Todas querem ser reconhecidas como mulheres agricultoras
Não é fácil colocar lugar de fala em um ambiente dominado pelos homens. Mas a vantagem da liderança feminina está na capacidade de diálogo, de questionamento sem medo de se indispor, na ousadia para ‘abrir portas’. Essas qualidades – vistas na mãe – foram lembradas pela filha. E certamente Brenda se inspirou na mãe para ingressar na Coordenação de Jovens na Regional Sindical Vale do Caí da Fetag.
Ela já percorreu o Brasil em seminários e congressos de lutam para reacender o interesse dos jovens em permanecer na terra. “Esse trabalho da Brenda é muito importante para a região”, estimula a mãe. A filha diz que ficará na propriedade, mas hoje seu trabalho é mais “da porteira para fora”. Inclusive, assumiu a Coordenação Regional, em substituição a outra montenegrina, Jaçiara Maria Müller, que foi ser secretaria geral da Fetag.

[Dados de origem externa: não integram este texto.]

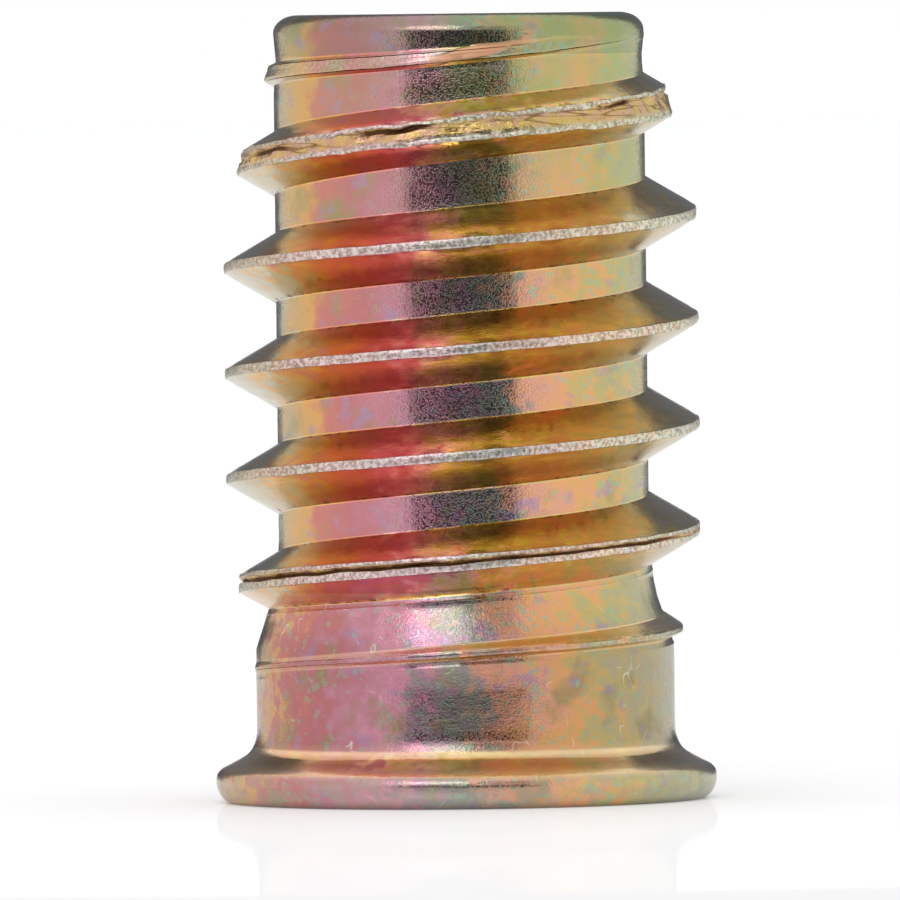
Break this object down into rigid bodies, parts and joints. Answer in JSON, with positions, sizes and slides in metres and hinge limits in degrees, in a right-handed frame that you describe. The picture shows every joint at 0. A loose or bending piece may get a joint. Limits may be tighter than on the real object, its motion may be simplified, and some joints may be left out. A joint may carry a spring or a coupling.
{
  "type": "threaded insert",
  "caption": "Flanged screw-in insert for wood: coarse outer thread, threaded through bore and a hexagonal drive socket in the flanged end.",
  "frame": {"origin": "centre of the flange's outer face, on the bore's axis", "axes": "+Z along the bore from the flange to the plain pilot end; +X through a corner of the hexagonal socket"},
  "size_m": [0.0128, 0.0128, 0.02],
  "materials": {
    "plated_steel": "iridescent yellow passivated zinc plating on thread-rolled steel"
  },
  "bodies": {
    "root": {"threaded_insert": "plated_steel"}
  },
  "joints": []
}
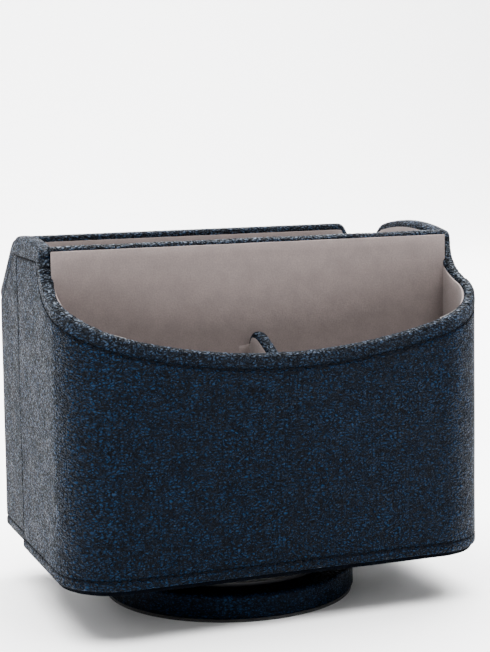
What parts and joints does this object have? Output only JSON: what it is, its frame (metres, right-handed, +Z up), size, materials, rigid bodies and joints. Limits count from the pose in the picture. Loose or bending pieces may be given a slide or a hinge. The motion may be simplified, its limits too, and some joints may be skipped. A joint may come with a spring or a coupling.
{
  "type": "lazy susan organizer",
  "caption": "Leather-covered desk organizer with a tall rear slot and two lower front pockets, turning on a round base.",
  "frame": {"origin": "on the table surface, under the axis that the box turns about", "axes": "+X to the right along the long front, +Y from the front rim to the back wall, +Z up along the turning axis"},
  "size_m": [0.188, 0.1276, 0.1593],
  "materials": {
    "leather": "navy black pebble-grain artificial leather, satin",
    "lining": "taupe grey microsuede",
    "greyboard": "raw grey board",
    "fibreboard": "raw fibreboard",
    "plate_steel": "black coated pressed steel",
    "bright_steel": "bright zinc",
    "retainer_nylon": "natural nylon",
    "pad_rubber": "matt anti-slip foam rubber"
  },
  "bodies": {
    "base": {"base_pad": "pad_rubber", "base_board": "fibreboard", "base_wrap": "leather", "turntable_lower_plate": "plate_steel", "turntable_rivet": "bright_steel", "base_screws": "bright_steel"},
    "ball_ring": {"turntable_retainer": "retainer_nylon", "turntable_balls": "bright_steel"},
    "box": {"back_board": "fibreboard", "bottom_board": "greyboard", "bottom_wrap": "leather", "box_screws": "bright_steel", "divider_binding": "leather", "divider_board": "fibreboard", "divider_lining_left": "lining", "divider_lining_right": "lining", "floor_board": "fibreboard", "front_inner_board": "greyboard", "front_lining": "lining", "front_outer_board": "greyboard", "front_wrap": "leather", "mid_binding": "leather", "mid_board": "fibreboard", "mid_lining_back": "lining", "mid_lining_front": "lining", "pocket_floor_lining_left": "lining", "pocket_floor_lining_right": "lining", "rear_binding": "leather", "rear_wrap": "leather", "side_band_left": "leather", "side_band_right": "leather", "side_board_left": "fibreboard", "side_board_right": "fibreboard", "slot_floor_lining": "lining", "slot_lining_back": "lining", "slot_lining_left": "lining", "slot_lining_right": "lining", "turntable_upper_plate": "plate_steel"}
  },
  "joints": [
    {"name": "swivel", "type": "hinge", "parent": "base", "child": "box", "pos_m": [0, 0, 0.01595], "axis": [0, 0, 1], "continuous": true},
    {"name": "ball_ring_turn", "type": "hinge", "parent": "base", "child": "ball_ring", "pos_m": [0, 0, 0.01595], "axis": [0, 0, 1], "continuous": true}
  ],
  "couplings": [
    {"joint": "ball_ring_turn", "follows": "swivel", "ratio": 0.5}
  ]
}
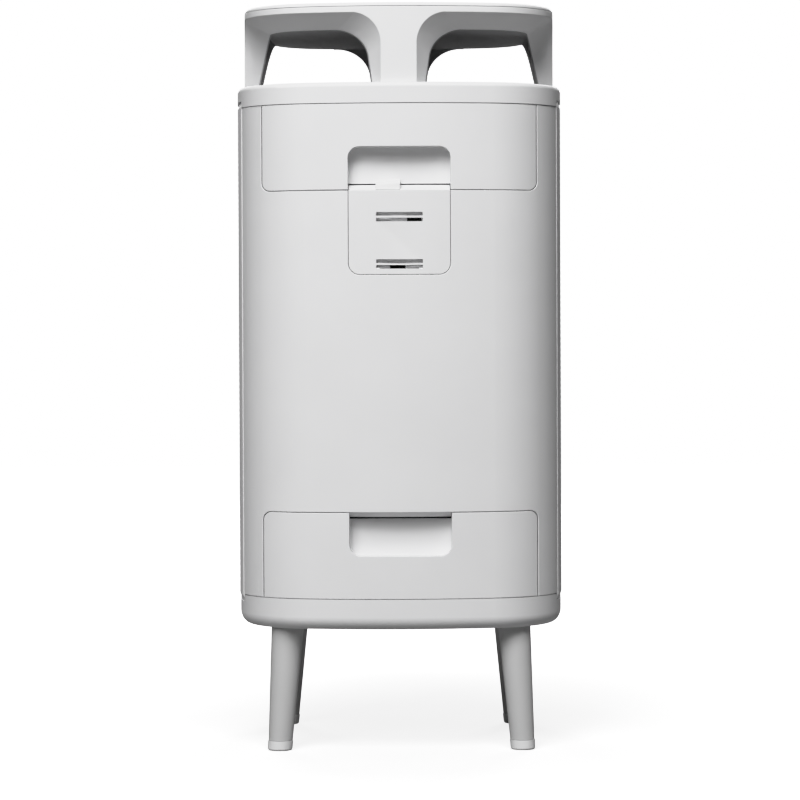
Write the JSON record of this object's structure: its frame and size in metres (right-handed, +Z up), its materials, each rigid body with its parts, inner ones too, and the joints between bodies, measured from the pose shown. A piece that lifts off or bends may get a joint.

“Para nós é ótimo ver as mulheres da região evoluindo”, declara Elisandra. Mãe e filha lembraram ainda da liderança de Maria Regina da Silveira, primeira presidente do Sindicato dos Trabalhadores Rurais de Montenegro. Para Brenda, a presença de uma mulher neste posto facilita o diálogo a respeito de lutas e demandas do setor.